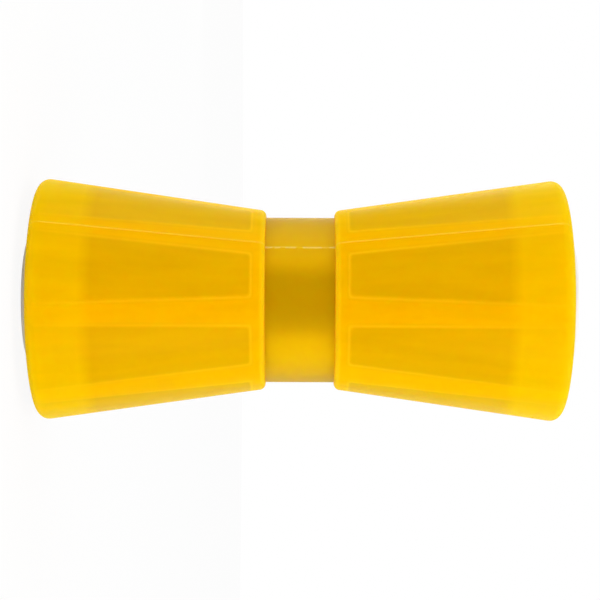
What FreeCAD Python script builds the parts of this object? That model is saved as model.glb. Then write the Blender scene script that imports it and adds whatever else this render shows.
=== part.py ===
"""Keel roller of a boat trailer: a hollow ribbed hourglass roller with a flanged bushing in each end.

The part stands on its lower flange, with its turning axis along +Z and its origin at the middle of
the face it stands on. Lengths are in millimetres and angles in degrees.
"""
import FreeCAD, Part
import os
import Sketcher
from FreeCAD import Placement, Rotation, Vector

DIMENSIONS = {
    # Outline of the moulded body. The end diameter is where the cone would meet the end face before
    # that corner is rounded.
    "body_length": 195.2,
    "end_diameter": 91.2,
    "waist_diameter": 61.8,
    "waist_length": 25.6,
    "shoulder_step": 2.6,
    "end_rounding": 4.0,
    "shoulder_rounding": 2.3,
    # Pockets of each cone, which leave the shell, the web, the hub and the ribs between them.
    "shell_wall": 5.8,
    "pocket_floor_setback": 4.9,
    "hub_wall": 3.3,
    "hub_draft": 0.5,
    "rib_count": 8,
    "rib_thickness_at_mouth": 6.6,
    "rib_draft": 0.72,
    # Raised line where the two halves of the mould met.
    "parting_line_height": 0.15,
    "parting_line_width": 0.4,
    "parting_line_root": 1.0,
    # Shaft, bushings and their seats in the hub.
    "shaft_diameter": 15.875,
    "shaft_clearance": 0.2,
    "bushing_wall": 2.8,
    "bushing_barrel_length": 19.0,
    "bushing_seat_clearance": 0.05,
    "bushing_end_gap": 0.4,
    "bushing_chamfer": 0.8,
    "passage_clearance": 1.1,
    "flange_diameter": 47.0,
    "flange_thickness": 4.0,
    "flange_chamfer": 0.8,
}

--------

EXERCISE PROMPT →
Make an exact copy of the material above.

WRITTEN ANSWER →
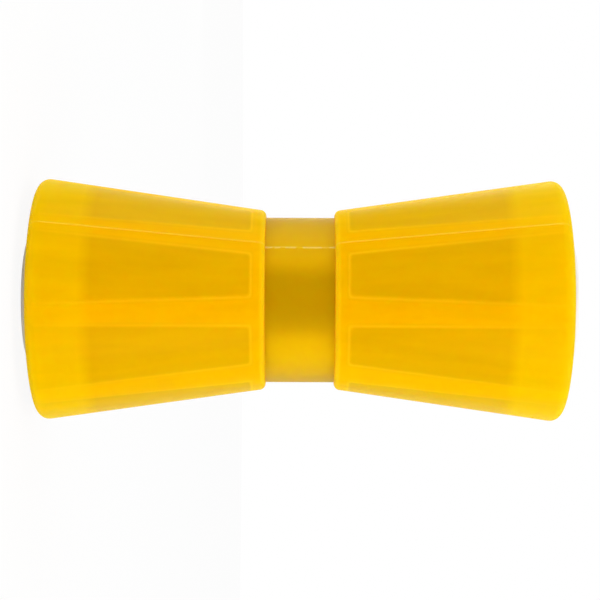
What FreeCAD Python script builds the parts of this object? That model is saved as model.glb. Then write the Blender scene script that imports it and adds whatever else this render shows.
=== part.py ===
"""Keel roller of a boat trailer: a hollow ribbed hourglass roller with a flanged bushing in each end.

The part stands on its lower flange, with its turning axis along +Z and its origin at the middle of
the face it stands on. Lengths are in millimetres and angles in degrees.
"""
import FreeCAD, Part
import os
import Sketcher
from FreeCAD import Placement, Rotation, Vector

DIMENSIONS = {
    # Outline of the moulded body. The end diameter is where the cone would meet the end face before
    # that corner is rounded.
    "body_length": 195.2,
    "end_diameter": 91.2,
    "waist_diameter": 61.8,
    "waist_length": 25.6,
    "shoulder_step": 2.6,
    "end_rounding": 4.0,
    "shoulder_rounding": 2.3,
    # Pockets of each cone, which leave the shell, the web, the hub and the ribs between them.
    "shell_wall": 5.8,
    "pocket_floor_setback": 4.9,
    "hub_wall": 3.3,
    "hub_draft": 0.5,
    "rib_count": 8,
    "rib_thickness_at_mouth": 6.6,
    "rib_draft": 0.72,
    # Raised line where the two halves of the mould met.
    "parting_line_height": 0.15,
    "parting_line_width": 0.4,
    "parting_line_root": 1.0,
    # Shaft, bushings and their seats in the hub.
    "shaft_diameter": 15.875,
    "shaft_clearance": 0.2,
    "bushing_wall": 2.8,
    "bushing_barrel_length": 19.0,
    "bushing_seat_clearance": 0.05,
    "bushing_end_gap": 0.4,
    "bushing_chamfer": 0.8,
    "passage_clearance": 1.1,
    "flange_diameter": 47.0,
    "flange_thickness": 4.0,
    "flange_chamfer": 0.8,
}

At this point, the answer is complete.